To KJ: "Bandstand" was the one new musical that looked like something I'd like (i.e., a show where the songs have actual melodies.) I also have hopes for "Groundhog Day," but that song didn't do much to boost them. I've heard that it was probably the worst number they could have picked to represent the show.

Johnny Walker said...

Just finished parts 1 and 2 of the Kevin Smith extravaganza. Looking forward to part 3. He's thoroughly enjoyable to listen to as an interview subject. Very self deprecating with lots of interesting points of views to share, but I wish he'd let you get a word from time to time. Engaging and interesting, but he does labour his points.

Roll on next episode!

Misimpression said...

Will somebody please tell Kevin Spacey his Johnny Carson, Bill Clinton, etc., sound more like Kevin Spacey than anyone else?

Daniel said...

Very Superb Article.

JoeyH said...

Is there a backup mic in Randy's booth that we don't see?
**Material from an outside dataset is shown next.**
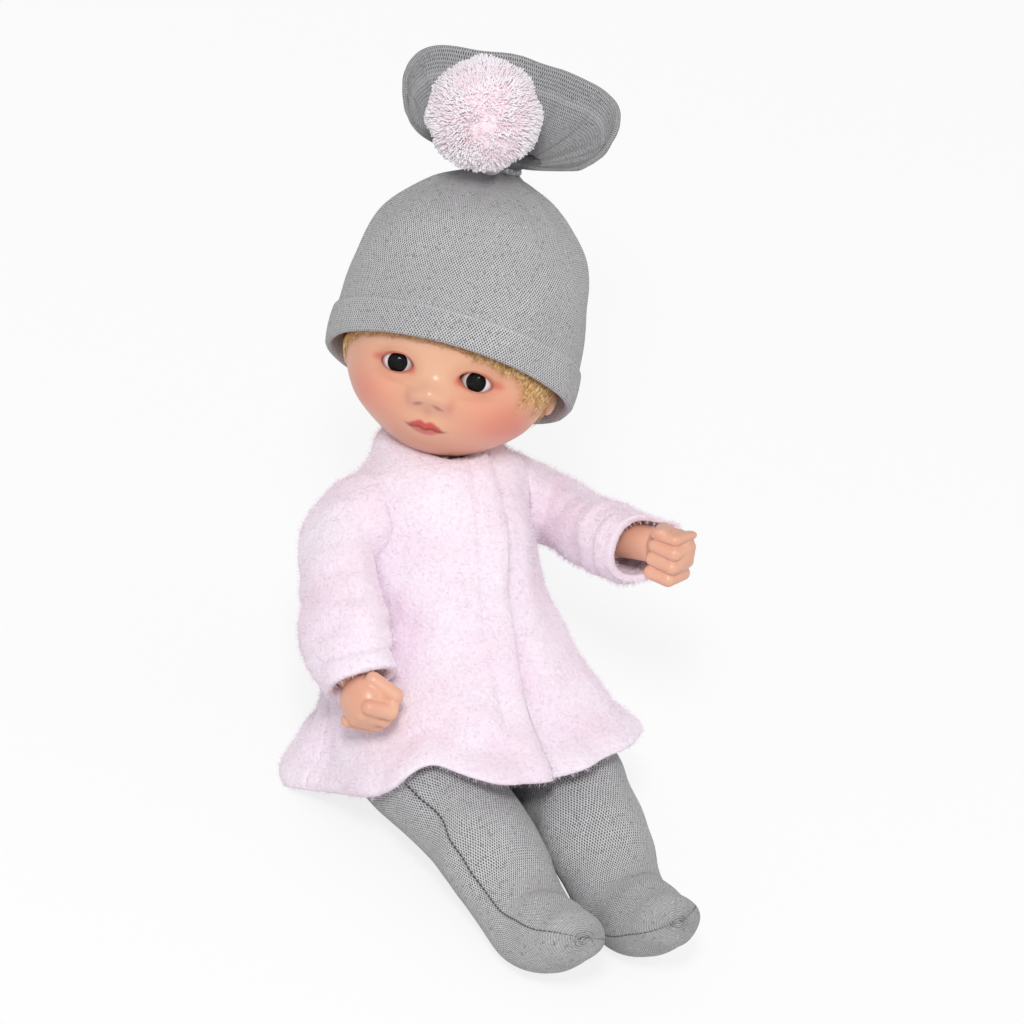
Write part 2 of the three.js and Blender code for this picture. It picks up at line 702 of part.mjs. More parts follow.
const bindingStart = new THREE.Vector3(-0.6, -HAT_TIE_RADIUS - 2.6, HAT_TIE_HEIGHT);
const bindingEnd = pompomAt.clone();

function buildBinding() {
  return piece('pompom_binding', capsule(bindingStart, bindingEnd, 1), yarn());
}

// Jacket: an A-line shell of fleece in three panels, the right front lapping over the left

const jacketRows = [
  [-JACKET_LENGTH, 37, 46, 52, 41, 0.9],
  [-2, 34.5, 41, 44, 36, 0.8],
  [9, 31, 35, 36.5, 30, 0.5],
  [24, 27.2, 29.5, 30, 22.5, 0.15],
  [40, 24.6, 25.2, 24.8, 18.4, 0],
  [52, 24, 24, 22.8, 17.4, 0],
  [60, 23.8, 23.8, 20.2, 16.6, 0],
  [66, 21.5, 21.5, 18, 15.4, 0],
  [71, 16.4, 16.4, 15.8, 14, 0],
  [77, 13.5, 13.5, 14, 13, 0]
];

// The lapped edge runs from the left side of the neck down to the middle of the hem
const LAP_TOP = 7;
const LAP_HEM = -2;

// The hem rides up over the left thigh, from this place and at this slope
const HEM_RISE_FROM = 6;
const HEM_RISE = 22;

function lapPlane(shift) {
  const top = new THREE.Vector3(LAP_TOP + shift, 0, 66);
  const hem = new THREE.Vector3(LAP_HEM + shift, 0, -JACKET_LENGTH);
  const along = top.clone().sub(hem).normalize();
  const normal = new THREE.Vector3().crossVectors(new THREE.Vector3(0, -1, 0), along);
  if (normal.x < 0) normal.negate();
  return beyond(hem, normal);
}

function jacketShell(outer, inner) {
  return trunk(jacketRows, 10, WIDE_SIDES, -outer).subtract(trunk(jacketRows, 10, WIDE_SIDES, -inner, 10));
}

function jacketCuts() {
  let cuts = beyond(onNeck(-COLLAR_DROP), neckUp);
  for (const side of [-1, 1]) {
    const x0 = side > 0 ? 10 : -60;
    const x1 = side > 0 ? 60 : -10;
    cuts = cuts.add(drum(x0, x1, SHOULDER_DISC + 0.6, SHOULDER_HEIGHT));
    const s0 = side > 0 ? SLEEVE_SEAT - FIT_GAP : -60;
    const s1 = side > 0 ? 60 : -SLEEVE_SEAT + FIT_GAP;
    cuts = cuts.add(drum(s0, s1, 15, SHOULDER_HEIGHT, 24));
  }
  return cuts;
}

// The thighs, drawn a little large: the hem lies over them
function thighRoom() {
  const leg = limb(trouserRows.slice(0, 6), 7, SIDES, 2 * FIT_GAP);
  const raise = new THREE.Matrix4().makeRotationX(-LEG_LIFT * DEG);
  return moved(leg, raise).add(moved(mirrored(leg), raise));
}

function buildJacket() {
  const doll = thighRoom().add(trunk(torsoRows, 8, 20, FIT_GAP));
  const cuts = jacketCuts().add(doll).add(underFloor(SIT_RECLINE));
  const seam = 4;
  const shell = jacketShell(0, FLEECE).subtract(cuts);
  const back = shell.intersect(block(-FAR, FAR, seam, FAR, -FAR, TOP));
  const front = block(-FAR, FAR, -FAR, seam - FIT_GAP, -FAR, TOP);
  const fronts = shell.intersect(front);
  const right = fronts.subtract(lapPlane(0));
  const stripDepth = FLEECE + CLOSURE_GAP;
  const underOuter = FLEECE + 3 * CLOSURE_GAP + 2 * CLOSURE_STRIP;
  const underLayer = jacketShell(underOuter, underOuter + FLEECE - 0.4).subtract(cuts);
  const flapTop = block(-FAR, FAR, -FAR, FAR, 65, TOP);
  const flap = underLayer.intersect(front).intersect(lapPlane(-13)).subtract(lapPlane(5)).subtract(flapTop);
  const bridge = jacketShell(FLEECE * 0.5, underOuter + FLEECE - 0.4).subtract(cuts).intersect(front)
    .intersect(lapPlane(FIT_GAP)).subtract(lapPlane(4));
  const risen = new THREE.Vector3(Math.sin(HEM_RISE * DEG), 0, -Math.cos(HEM_RISE * DEG));
  const hemCut = beyond(new THREE.Vector3(HEM_RISE_FROM, 0, -JACKET_LENGTH), risen);
  const left = fronts.intersect(lapPlane(FIT_GAP)).add(bridge).add(flap).subtract(hemCut);
  const patch = block(-4, 9, -60, 0, 42, 56).intersect(lapPlane(-11)).subtract(lapPlane(-1.5));
  const loop = jacketShell(stripDepth, stripDepth + CLOSURE_STRIP).intersect(patch);
  const hookDepth = stripDepth + CLOSURE_STRIP + CLOSURE_GAP;
  const hook = jacketShell(hookDepth, hookDepth + CLOSURE_STRIP).intersect(patch);
  return [
    piece('jacket_back', back, fleece()),
    piece('jacket_front_right', right, fleece()),
    piece('jacket_front_left', left, fleece()),
    piece('closure_loop_strip', loop, fleece()),
    piece('closure_hook_strip', hook, fleece())
  ];
}

// Sleeves: wide fleece tubes, drawn round the hanging arm

const sleeveRows = [
  [SLEEVE_SEAT + 7.8, 0, 0, 11.5, 11.5],
  [SLEEVE_SEAT + 11, -0.4, -9, 10.6, 11.8],
  [SLEEVE_SEAT + 12.2, -1, -20, 11.4, 11.6],
  [SLEEVE_SEAT + 13.6, -2.6, -30, 11.4, 11.6],
  [SLEEVE_SEAT + 14.8, -4.6, -SLEEVE_LENGTH, 11.2, 11.6]
];

// The jacket's side, seen from an arm at this lift: the sleeve lies flat against it
function jacketSide(lift) {
  const away = new THREE.Matrix4().makeTranslation(0, 0, -SHOULDER_HEIGHT);
  const turnBack = new THREE.Matrix4().makeRotationX(lift * DEG);
  return moved(trunk(jacketRows, 10, WIDE_SIDES, FIT_GAP), turnBack.multiply(away));
}

function buildSleeve(lift) {
  const cap = [[SLEEVE_SEAT, 12.2], [26, 12], [30, 10.8], [34, 7.6], [36.5, 3]];
  const wrap = (less) => turned([
    [SLEEVE_SEAT, 0],
    ...cap.map(([x, radius]) => [x - less * 0.5, Math.max(radius - less, 1)]),
    [cap.at(-1)[0] - less * 0.5 + 0.8, 0]
  ], 0, SIDES);
  const outer = limb(sleeveRows, 7, SIDES).add(wrap(0));
  const runOut = [SLEEVE_SEAT + 15.6, -7, -SLEEVE_LENGTH - 16, 11, 11.6];
  const inner = limb([...sleeveRows, runOut], 9, HIDDEN_SIDES, -FLEECE).add(wrap(FLEECE));
  const down = new THREE.Vector3(0, -0.12, -1).normalize();
  const cuff = beyond(new THREE.Vector3(0, -4, -SLEEVE_LENGTH), down);
  const inside = beyond(new THREE.Vector3(SLEEVE_SEAT, 0, 0), new THREE.Vector3(-1, 0, 0));
  return outer.subtract(inner).subtract(cuff).subtract(inside).subtract(jacketSide(lift));
}

// Trousers: a seat on the torso and two footed legs of knit

const seatRows = torsoRows.slice(0, 5);
const WAIST_HEIGHT = 22;
const SEAT_BOTTOM = -13.6;

function buildSeat() {
  const ease = 0.6;
  const base = [SEAT_BOTTOM, ...torsoRows[0].slice(1)];
  const outer = trunk([base, ...seatRows], 7, 18, ease + KNIT);
  const inner = trunk(seatRows, 7, 18, ease, FIT_GAP);
  let seat = outer.subtract(inner).subtract(block(-FAR, FAR, -FAR, FAR, WAIST_HEIGHT, TOP));
  for (const side of [-1, 1]) {
    const x0 = side > 0 ? HIP_SEAT - 0.2 : -80;
    const x1 = side > 0 ? 80 : -HIP_SEAT + 0.2;
    seat = seat.subtract(drum(x0, x1, HIP_RELIEF, 0, 18));
  }
  return piece('trouser_seat', seat.subtract(underFloor(SIT_RECLINE)), knit());
}

function buildElastic() {
  const wide = 0.5;
  const around = [WAIST_HEIGHT + 0.4, WAIST_HEIGHT + 5];
  const band = trunk(torsoRows, 8, SIDES, wide + 1.2).subtract(trunk(torsoRows, 8, SIDES, wide + 0.5));
  return piece('waist_elastic', band.intersect(block(-FAR, FAR, -FAR, FAR, ...around)), yarn());
}

const trouserRows = legPath([
  [-0.25, 0, 0, 12.5, 14.6],
  [-0.15, -3, 0.144, 14, 14.4],
  [0, -6, 0.289, 14.4, 13.4],
  [0.35, -6.6, 0.433, 13.6, 12.4],
  [0.6, -5, 0.578, 12.6, 11.8],
  [0.85, -2.8, 0.7, 11.6, 10.6],
  [0.95, -3, 0.79, 11.4, 10.8],
  [1, -7, 0.867, 11.2, 9.8],
  [1, -11.5, 0.922, 9.6, 7.4]
]);

function buildTrouserLeg() {
  const outer = limb(trouserRows, 9, SIDES);
  const inner = limb(trouserRows, 9, HIDDEN_SIDES, -KNIT);
  const open = drum(-60, HIP_SEAT + 2 * FIT_GAP, HIP_RELIEF + 0.2, 0, 18);
  return outer.subtract(inner).subtract(open).subtract(underFloor(SIT_RECLINE + LEG_LIFT));
}

// The doll is put together in its sitting pose

function place(group, solid, name, finish) {
  group.add(piece(name, solid, finish));
}

const doll = new THREE.Group();
doll.rotation.x = -SIT_RECLINE * DEG;

doll.add(buildTorso());
for (const mesh of buildJacket()) doll.add(mesh);
doll.add(buildSeat());
doll.add(buildElastic());

for (const name of ['right', 'left']) {
  const side = name === 'right' ? -1 : 1;
  const fit = (solid) => (side > 0 ? solid : mirrored(solid));
  const arm = new THREE.Group();
  arm.position.z = SHOULDER_HEIGHT;
  arm.rotation.x = -ARM_LIFT[name] * DEG;
  place(arm, fit(buildArm()), `arm_${name}`, vinyl());
  place(arm, fit(buildSleeve(ARM_LIFT[name])), `sleeve_${name}`, fleece());
  const leg = new THREE.Group();
  leg.rotation.x = -LEG_LIFT * DEG;
  place(leg, fit(buildLeg()), `leg_${name}`, vinyl());
  place(leg, fit(buildTrouserLeg()), `trouser_leg_${name}`, knit());
  doll.add(arm, leg);
}

const neck = new THREE.Group();
neck.position.copy(NECK_POINT);
neck.rotation.x = NECK_TILT * DEG;
const head = new THREE.Group();
head.rotation.z = HEAD_TURN * DEG;
const skull = new THREE.Group();
skull.position.set(0, HEAD_BACK, HEAD_LIFT);
skull.rotation.x = (HEAD_NOD - NECK_TILT) * DEG;
skull.add(buildHead());
for (const mesh of buildEye('right', -1)) skull.add(mesh);
for (const mesh of buildEye('left', 1)) skull.add(mesh);
skull.add(buildHair());
skull.add(buildHat());
skull.add(buildHatTie());
skull.add(buildPompom());
skull.add(buildBinding());
head.add(skull);
neck.add(head);
doll.add(neck);

const model = new THREE.Group();
model.add(doll);
doll.updateMatrixWorld(true);
const box = new THREE.Box3().setFromObject(doll, true);
doll.position.set(-(box.min.x + box.max.x) / 2, -(box.min.y + box.max.y) / 2, SEAT_HEIGHT);

export default model;
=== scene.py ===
import bisect
import json
import math
import random

import bmesh
import bpy
from mathutils import Matrix, Vector, noise


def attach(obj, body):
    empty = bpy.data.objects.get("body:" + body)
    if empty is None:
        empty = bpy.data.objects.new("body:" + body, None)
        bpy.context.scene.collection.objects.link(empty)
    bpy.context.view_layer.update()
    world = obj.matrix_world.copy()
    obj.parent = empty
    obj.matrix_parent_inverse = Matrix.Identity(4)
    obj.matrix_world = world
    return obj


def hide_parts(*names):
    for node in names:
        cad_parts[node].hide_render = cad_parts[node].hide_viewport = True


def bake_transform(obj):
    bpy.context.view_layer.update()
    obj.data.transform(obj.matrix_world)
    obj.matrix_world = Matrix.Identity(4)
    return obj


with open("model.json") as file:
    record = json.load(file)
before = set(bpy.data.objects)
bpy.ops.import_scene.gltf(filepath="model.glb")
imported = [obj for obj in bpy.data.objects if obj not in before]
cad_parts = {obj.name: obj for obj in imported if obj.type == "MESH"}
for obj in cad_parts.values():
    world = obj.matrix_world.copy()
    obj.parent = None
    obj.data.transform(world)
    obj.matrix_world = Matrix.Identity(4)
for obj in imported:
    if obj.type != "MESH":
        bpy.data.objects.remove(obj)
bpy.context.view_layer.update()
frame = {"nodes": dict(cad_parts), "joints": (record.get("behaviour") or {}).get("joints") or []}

# Camera: a long lens, high on the doll's right, rolled so that the doll leans as it does in the photograph.
# The doll fills most of a square picture.
CAMERA_AZIMUTH = -37.87
CAMERA_ELEVATION = 33.81
CAMERA_ROLL = -15.12
CAMERA_DISTANCE = 2.6
CAMERA_REACH = 20
SENSOR_WIDTH = 36
FRAME_WIDTH = 0.256
PICTURE_MIDDLE = (0.0175, 0.0675)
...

I would hope so.

Andy Rose said...

@JoeyH: A backup mic probably isn't really necessary. A hard-wired Sennheiser 416 is about as reliable and durable a mic as you can get. That's why that little stick costs a thousand bucks. I'm a little surprised that they put it on a worn-out stand with no shock mounting, but Randy obviously has the experience to avoid causing extraneous noise.

VioletStella said...

Thanks for the behind the scenes look at the technical aspects of the show.

Cliff said...

It's a very interesting set of tasks that Randy has. I have one thought that puzzled me when I watched the show.
When she announces the 'Accepting the award is..." How does she know who exactly is actually in the audience and ready? Sure there are names prepared in case this nominee wins, but does she have a set of pictures to compare with who gets up to actually go on stage? DO nominees sign in at the door and the list goes up to her little corner?

Antoinette Perry said...

Cliff -- can't answer your question directly, but the camera guys doing the close-ups of the nominees had cards with each nominee's name and photo... they went around a few minutes before each category went on the air and asked each one to confirm.